Emission Factor Sources for Corporate Offtakers
The Greenhouse Gas (GHG) Protocol classifies emissions into three scopes. Scope 2 emissions, which pertain to indirect emissions from purchased electricity, are a significant focus for companies striving to reduce their carbon footprint. There are two primary approaches to calculating Scope 2 emissions, as outlined in the GHG Protocol, and many corporate customers quantifying their carbon footprint will account for Scope 2 emissions in accordance with both methods:
- Location-based Method: This approach uses grid mix and annual average data specific to the location, without accounting for contractual instruments or attributes. In the United States (US), the primary source for this data is the Environmental Protection Agency’s (EPA’s) Emissions & Generation Resource Integrated Database (eGRID). Notably, eGRID is slated for significant updates, including granular emission factors starting in 2025.
- Market-based Method: This method uses utility-specific factors, contractual instruments, and EACs which includes Renewable Energy Certificates (RECs). Under this approach, having utility or energy supplier-specific factors is desirable, especially when the supplier has a cleaner residual mix than the grid average. It’s important to note that the GHG Protocol for Scope 2 emissions is currently under review and updates are expected.
Customers Putting Pressure on Utilities
Corporate demand for cleaner emission factors is rising. Companies are increasingly requisition and requiring their energy suppliers to publish utility-specific emission factors, highlighting the importance of a cleaner residual mix for improving Scope 2 emissions. Accurate and transparent data from energy suppliers is crucial, enabling corporate offtakers to report their market-based emissions accurately and meet their sustainability targets. It is important to note that energy suppliers do not always have a number at their fingertips to provide to customers, and thus sometimes energy consumers are stuck with using location-based factors.
Calculating the Utility Residual Mix
Utilities face significant pressure to provide increasingly greener emission factors and residual mix, which the EPA defines as representing “ the emissions and generation that remain after certificates, contracts, and supplier-specific factors have been claimed and removed from the calculation.” The process of calculating supplier-specific emission factors and appropriately allocating energy attributes to customer offtakers versus the utility itself can be cumbersome, particularly for utilities with many generating assets, off takers, and operations in multiple energy markets and geographies with varying regulatory considerations, such as Renewable Portfolio Standards (RPS). Managing this data in a traceable and transparent manner that can be published for end users is challenging. Furthermore, preventing double counting of EACs is essential to maintain data integrity and transparency. Ultimately, utilities feel providing supplier specific factors to customers can invite risk for the energy supplier when the number is utilized to enable claims by their customers, particularly if the data is disparate or has not been audited for reasonable assurance.
The Role of Renewable Generation
Renewable generation allocated to energy off takers, facilitated by green tariff programs, Power Purchase Agreements (PPAs), and virtual PPAs (vPPAs), plays a crucial role in the accounting of green electrons.
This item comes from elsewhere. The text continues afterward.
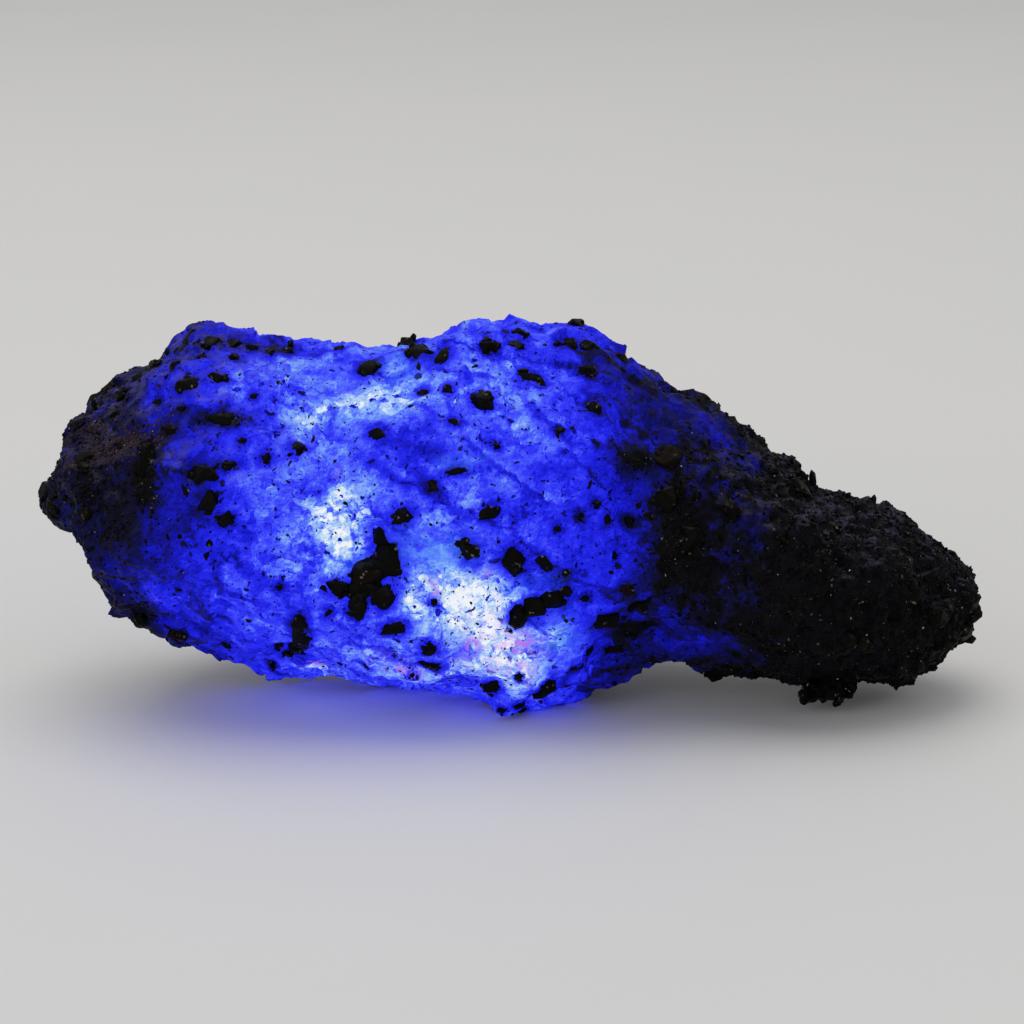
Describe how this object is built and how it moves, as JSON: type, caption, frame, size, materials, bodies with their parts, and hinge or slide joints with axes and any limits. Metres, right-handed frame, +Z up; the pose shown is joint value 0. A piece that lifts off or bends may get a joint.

Ensuring that new green electrons contribute to a greener residual mix to apply broadly to all customers, particularly those not entering into green tariffs and contractual commitments, is challenging. Despite the increase in renewable generation, the residual mix may not necessarily become greener. This is because much of the renewable generation brought on by utilities and energy suppliers is often spoken for through green tariff programs, PPAs, and vPPAs. Consequently, new green electrons may not trickle down in the way that customers not participating in such programs would hope, resulting in emission factors that may not increase in greenness and move the needle towards offtakers’ Scope 2 decarbonization targets.
EAC Allocation
Proper EAC allocation, including allocation of RECs and other attributes, is a critical piece of the puzzle for both offtakers taking a market-based approach and suppliers looking to appropriately account for their emissions and residual mix. To make the claim of utilizing clean energy and the corresponding carbon benefits of such, the EAC is essential.
For utilities that both generate their own RECs and EACs and/or purchase EACs through brokers or in the spot market, there may be many different data sources for EACs and purchase or generation, including registry data. Retirement of the EAC and appropriate attribution of the retirement to a designated party must also be tracked in tandem with the EAC inventory. Different contractual instruments and green tariff programs may require varying cadences of EAC retirement.
Simultaneously, corporate off takers may have many different contracts across their operating footprint served by multiple utilities and energy suppliers, and in tandem to tracking emissions, the offtaker must also track contract performance and ensure they receive the appropriate attributes to allocate to specific portions of their emissions and operations. Accurate EAC allocation is crucial for transparency and accuracy, ensuring that the reported emissions accurately reflect the green attributes of the consumed energy to the appropriate party while preventing double counting or false claims.
Looking Ahead
The push for cleaner emission factors and a greener residual mix is crucial for achieving global sustainability goals. Utilities must improve data transparency and ensure accurate and traceable allocation of energy attributes to meet the growing demand from corporate customers. Corporate pressure plays a significant role in driving cleaner energy practices, and as new green electrons enter the grid, the journey towards a greener residual mix continues. In tandem, corporate off takers must assess their long term energy procurement strategy and consider PPAs, vPPAs, and green tariffs to contractually lock in claimable green energy supply for their Scope 2 decarbonization goals under a market based approach – they cannot solely rely on their utility and greening of the grid to meet their targets. By working together, utilities (and other energy suppliers), clean energy project developers, and corporate off-takers can pave the way for a more sustainable future.